俺が首を傾げると、都雅が隣で小さく笑う。

「何だよ」

「さっきの猫も、同じように首を傾げてたからさ。思い出しちゃって」

「え?」

「教卓の上に乗っかって、しばらくこっちを…っていうか、多分、要を見てたと思うけど。その時、誰も自分に気付かないことを不思議に思ったんじゃないかな? こう…首傾げてたよ? もちろん一番気付いて欲しいだろう、要も含めてだけどね」

 俺は首を元に戻すと、ため息を吐いた。

「悪かったな…鈍感で」

 そういえば大治郎の奴、何処から入ってきたんだろう。窓は全部閉まってるし、ドアだってきっちり閉じられていた。まさか、病院の時みたいにすり抜けて来たのか? でも、すり抜ける瞬間を見られたら危険だよな。

「何、考え込んでるの」

 都雅はクロスワードをやっていた手を止めて、身体をこっちに向けると、右腕で頬杖をついてそう言った。

「あ、いや。

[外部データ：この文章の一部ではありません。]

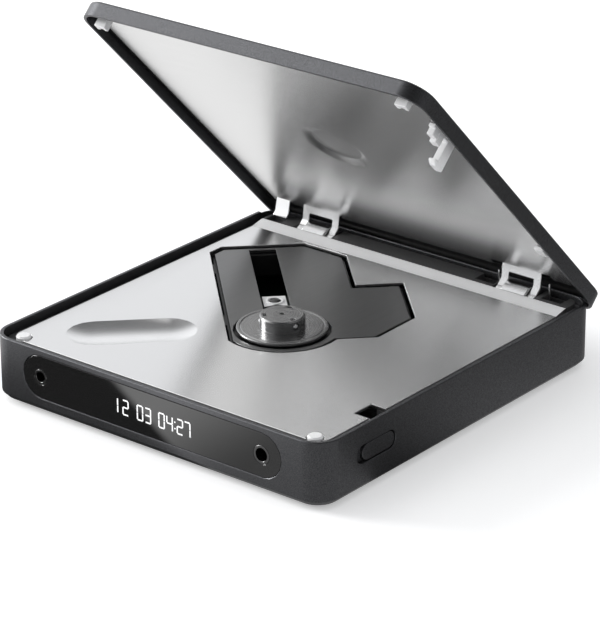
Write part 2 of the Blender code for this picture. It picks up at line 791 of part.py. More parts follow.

さっきの猫」

「大治郎?」

「ああ、うん。その大治郎さ、どうやって教室に入ったのかなーと思って」

 左手で、さっき教師が入ってきた前の方のドアを指した。

「先生と一緒に、入ってきてたよ」

「……そん時に、言えよ」

「何で猫が入ってくるのかなとは思ったけど。まぁ、オレには関係ないことだし」

「あのなー。っていうか…マジ? それで誰も…いや俺もだけどさ…気付かなかったのか…うわ…ちょっと…びっくり」

 俺が身体を反らせてそう言うと、都雅は楽しそうに笑う。

「要といると、退屈しなくてすみそうだね。高校生活が楽しくなりそうだよ」

「何だよそれ」

「一応、ホメ言葉」

 都雅は目を細めて微笑んだ後、黒板の上にかかっている、丸いアナログ時計を見た。

「もうそろそろ終わるけど、次の授業どうする?」

「どうするって…? あ? 何? それはエスケープのお誘いか?」

 俺の言葉に、都雅は肩を震わせて笑った。

「何だよ…」

「ごめ…っ…。笑うつもりは…無かったんだけど…」

 口から、くっくっと短い笑いが漏れる。何とかその笑いを抑えて、都雅が顔を上げると、なみだ目になっていた。

 そんなに笑うことないじゃないか…。

 俺の抗議の視線に、都雅は深い深呼吸をした後、ようやく話はじめた。